Regine Hildebrandt »eierte«
nicht, sondern ging den aufrechten Gang auch in Zeiten der DDR. Sie blieb als Ministerin des Landes
Brandenburg die einfache »Köchin«, die den Staat mitlenken wollte. Solche Frauen passen
nicht in die Marketinggepflogenheiten eines Parlamentarismus, in dem sich repräsentative
Volksvertreter mehr an ihre Beraterverträge und Aufsichtsratsposten gebunden fühlen als an ihre
Wählerschaft im Wahlbezirk. Hildebrandt wurde daher mit allen unsauberen, aber auch sachlich wie
rechtsstaatlich vorgetragenen Behauptungen bombardiert, um sie an ihrer Arbeit für die Rentner, die
Kranken und Frauen zu behindern. Als sich die SPD 1999 weigerte, eine, von der Sozialministerin Hildebrandt
geforderte, Koalition mit der PDS einzugehen, trat sie von ihrem Amt zurück, denn eine Koalition mit
den »Arschlöchern« der CDU des Ex-Militärs Schönbohm war ihr unerträglich.
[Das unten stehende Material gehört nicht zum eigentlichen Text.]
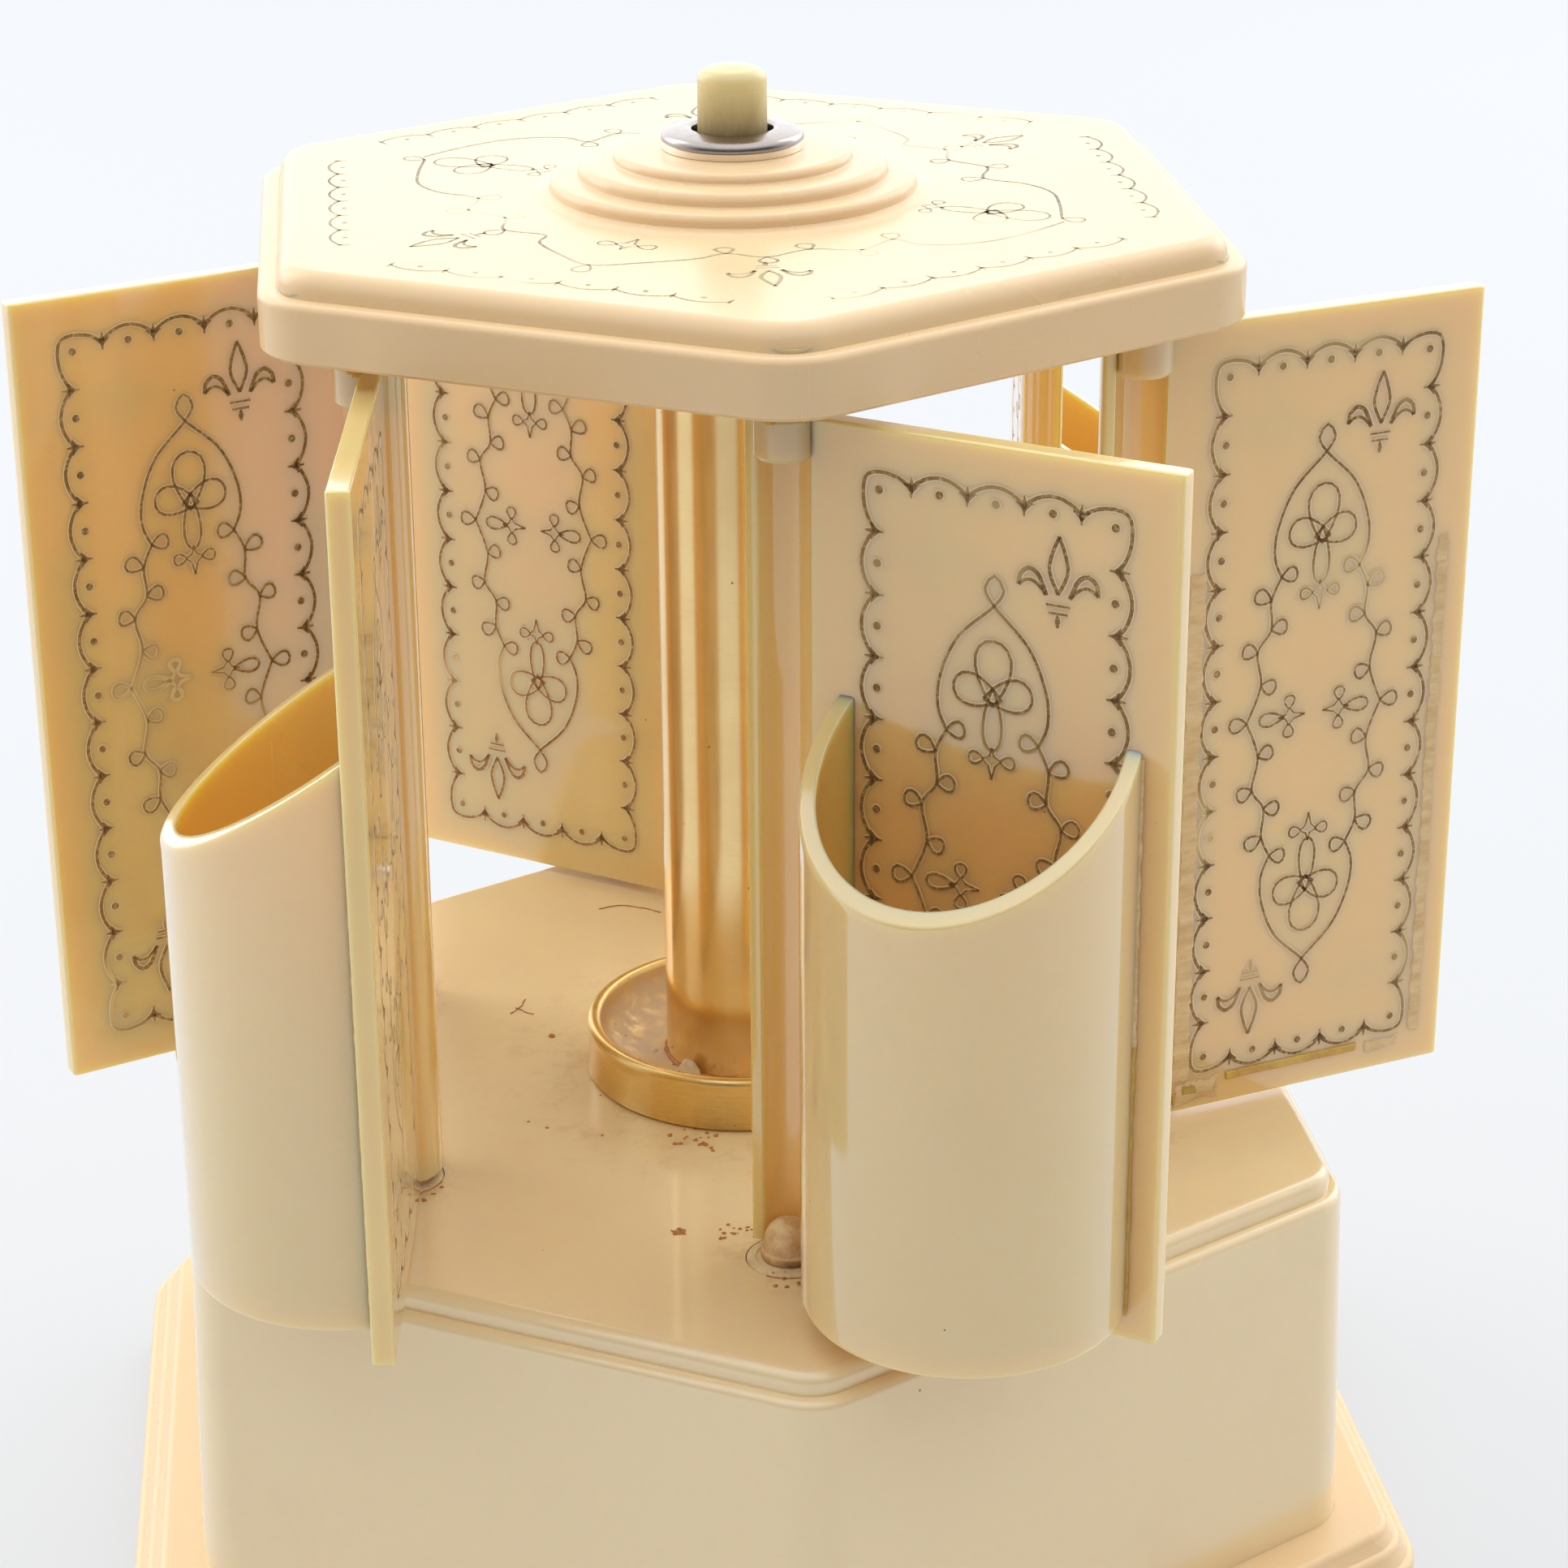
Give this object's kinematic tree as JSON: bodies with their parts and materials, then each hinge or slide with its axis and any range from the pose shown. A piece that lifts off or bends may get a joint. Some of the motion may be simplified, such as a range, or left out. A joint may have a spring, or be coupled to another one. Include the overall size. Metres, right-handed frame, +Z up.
{
  "type": "musical carousel dispenser",
  "caption": "Hexagonal table-top carousel dispenser: a stepped base and lid on a gilt column, with geared swing-out doors that carry slant-cut cups.",
  "frame": {"origin": "floor under the column's axis", "axes": "+Z up along the column; -Y towards corner 1 of the hexagon, where door 1 hinges"},
  "size_m": [0.2189, 0.2282, 0.2392],
  "materials": {
    "ivory_moulding": "polished moulded plastic, yellowed ivory, with a soft waxy glow",
    "ivory_panel": "polished sheet plastic with pressed, brown-inked ornament",
    "ivory_inner": "darker ivory plastic of plates and bushes, dusty",
    "column_gold": "polished gilt tube and dish, worn and dusty at the foot",
    "bezel_chrome": "polished chrome with fine wear",
    "movement_brass": "plain machined brass",
    "steel": "plain steel",
    "foot_rubber": "matt dark rubber"
  },
  "bodies": {
    "stand": {"plinth": "ivory_moulding", "base_body": "ivory_moulding", "bottom_cover": "ivory_inner", "feet": "foot_rubber", "base_screws": "steel", "deck_bushes": "ivory_inner", "column_foot": "column_gold", "column_tube": "column_gold", "column_nut": "movement_brass", "column_top_nut": "movement_brass", "lid": "ivory_moulding", "lid_plate": "ivory_inner", "lid_screws": "steel", "bezel_washer": "movement_brass", "bezel_ring": "bezel_chrome", "gear_plate": "steel", "plate_pillars": "steel", "bedplate": "movement_brass", "cylinder_brackets": "movement_brass", "music_comb": "steel"},
    "drive": {"drive_gear": "movement_brass", "cam_sleeve": "movement_brass"},
    "plunger": {"button": "ivory_moulding", "push_rod": "steel", "cam_pin": "steel"},
    "door_1": {"door_panel_1": "ivory_panel", "top_pivot_1": "ivory_inner", "spindle_1": "ivory_inner", "pinion_1": "movement_brass", "cup_1": "ivory_moulding"},
    "door_2": {"door_panel_2": "ivory_panel", "top_pivot_2": "ivory_inner", "spindle_2": "ivory_inner", "pinion_2": "movement_brass"},
    "door_3": {"door_panel_3": "ivory_panel", "top_pivot_3": "ivory_inner", "spindle_3": "ivory_inner", "pinion_3": "movement_brass", "cup_3": "ivory_moulding"},
    "door_4": {"door_panel_4": "ivory_panel", "top_pivot_4": "ivory_inner", "spindle_4": "ivory_inner", "pinion_4": "movement_brass", "cup_4": "ivory_moulding"},
    "door_5": {"door_panel_5": "ivory_panel", "top_pivot_5": "ivory_inner", "spindle_5": "ivory_inner", "pinion_5": "movement_brass", "cup_5": "ivory_moulding"},
    "door_6": {"door_panel_6": "ivory_panel", "top_pivot_6": "ivory_inner", "spindle_6": "ivory_inner", "pinion_6": "movement_brass", "cup_6": "ivory_moulding"},
    "barrel": {"spring_barrel": "movement_brass"},
    "key": {"winding_key": "steel"},
    "cylinder": {"music_cylinder": "movement_brass"},
    "air_brake": {"governor": "steel"},
    "lever": {"stop_lever": "steel"}
  },
  "joints": [
    {"name": "drive_turn", "type": "hinge", "parent": "stand", "child": "drive", "pos_m": [0, 0, 0.058], "axis": [0, 0, 1], "range_deg": [0, 57.29]},
    {"name": "knob_travel", "type": "slide", "parent": "stand", "child": "plunger", "axis": [0, 0, 1], "range_m": [-0.008, 0]},
    {"name": "door_1_hinge", "type": "hinge", "parent": "stand", "child": "door_1", "pos_m": [0, -0.064, 0.14], "axis": [0, 0, 1], "range_deg": [-172, 0]},
    {"name": "door_2_hinge", "type": "hinge", "parent": "stand", "child": "door_2", "pos_m": [0.05543, -0.032, 0.14], "axis": [0, 0, 1], "range_deg": [-172, 0]},
    {"name": "door_3_hinge", "type": "hinge", "parent": "stand", "child": "door_3", "pos_m": [0.05543, 0.032, 0.14], "axis": [0, 0, 1], "range_deg": [-172, 0]},
    {"name": "door_4_hinge", "type": "hinge", "parent": "stand", "child": "door_4", "pos_m": [0, 0.064, 0.14], "axis": [0, 0, 1], "range_deg": [-172, 0]},
    {"name": "door_5_hinge", "type": "hinge", "parent": "stand", "child": "door_5", "pos_m": [-0.05543, 0.032, 0.14], "axis": [0, 0, 1], "range_deg": [-172, 0]},
    {"name": "door_6_hinge", "type": "hinge", "parent": "stand", "child": "door_6", "pos_m": [-0.05543, -0.032, 0.14], "axis": [0, 0, 1], "range_deg": [-172, 0]},
    {"name": "stop_lever_tilt", "type": "hinge", "parent": "stand", "child": "lever", "pos_m": [0.03, 0, 0.0365], "axis": [0, 1, 0], "range_deg": [-17.5, 0]},
    {"name": "barrel_spin", "type": "hinge", "parent": "stand", "child": "barrel", "pos_m": [-0.03, 0.02, 0.025], "axis": [0, 0, 1], "continuous": true},
    {"name": "cylinder_spin", "type": "hinge", "parent": "stand", "child": "cylinder", "pos_m": [0, 0.024, 0.032], "axis": [1, 0, 0], "continuous": true},
    {"name": "governor_spin", "type": "hinge", "parent": "stand", "child": "air_brake", "pos_m": [0.047, 0, 0.03], "axis": [0, 0, 1], "continuous": true},
    {"name": "key_wind", "type": "hinge", "parent": "stand", "child": "key", "pos_m": [-0.03, 0.02, 0.012], "axis": [0, 0, 1], "continuous": true}
  ],
  "couplings": [
    {"joint": "knob_travel", "follows": "drive_turn", "m_per_rad": -0.008},
    {"joint": "stop_lever_tilt", "follows": "drive_turn", "ratio": -0.3},
    {"joint": "door_1_hinge", "follows": "drive_turn", "ratio": -3},
    {"joint": "door_2_hinge", "follows": "drive_turn", "ratio": -3},
    {"joint": "door_3_hinge", "follows": "drive_turn", "ratio": -3},
    {"joint": "door_4_hinge", "follows": "drive_turn", "ratio": -3},
    {"joint": "door_5_hinge", "follows": "drive_turn", "ratio": -3},
    {"joint": "door_6_hinge", "follows": "drive_turn", "ratio": -3},
    {"joint": "cylinder_spin", "follows": "barrel_spin", "ratio": -2}
  ]
}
»Taktisches Vorgehen zum Erzielen eines erfolgversprechenden Effektes ist mir in der Seele
zuwider.«
Bis zu ihrem Todestag, dem 26. November
2001, den sie bewusst kommen sah, blieb diese Frau ihrer aktiven Lebensart verbunden. Noch im Oktober war
ihr Terminkalender prall gefüllt, von »Hospizeinweihung in Frankfurt/Oder« bis zu einem TV-
Termin mit Dorothee Sölle, bei dem über Sterbehilfe gesprochen wurde. Sie lebte, ohne sich vom
baldigen Tod bannen zu lassen.
Ja, diese Hildebrandt war noch eine, die
sich darüber aufregen konnte, dass Mitglieder der SPD in teuren Hotels Quartier beziehen, wenn sie zu
Veranstaltungen reisen, und nicht Herberge bei denen suchen, die sie als ihre Wähler umwerben. Die
spinnt doch, werden die erlauchten Herrschaften lachend gefeixt haben über jene Frau, die noch
einen Traum von Menschlichkeit verwirklichen wollte.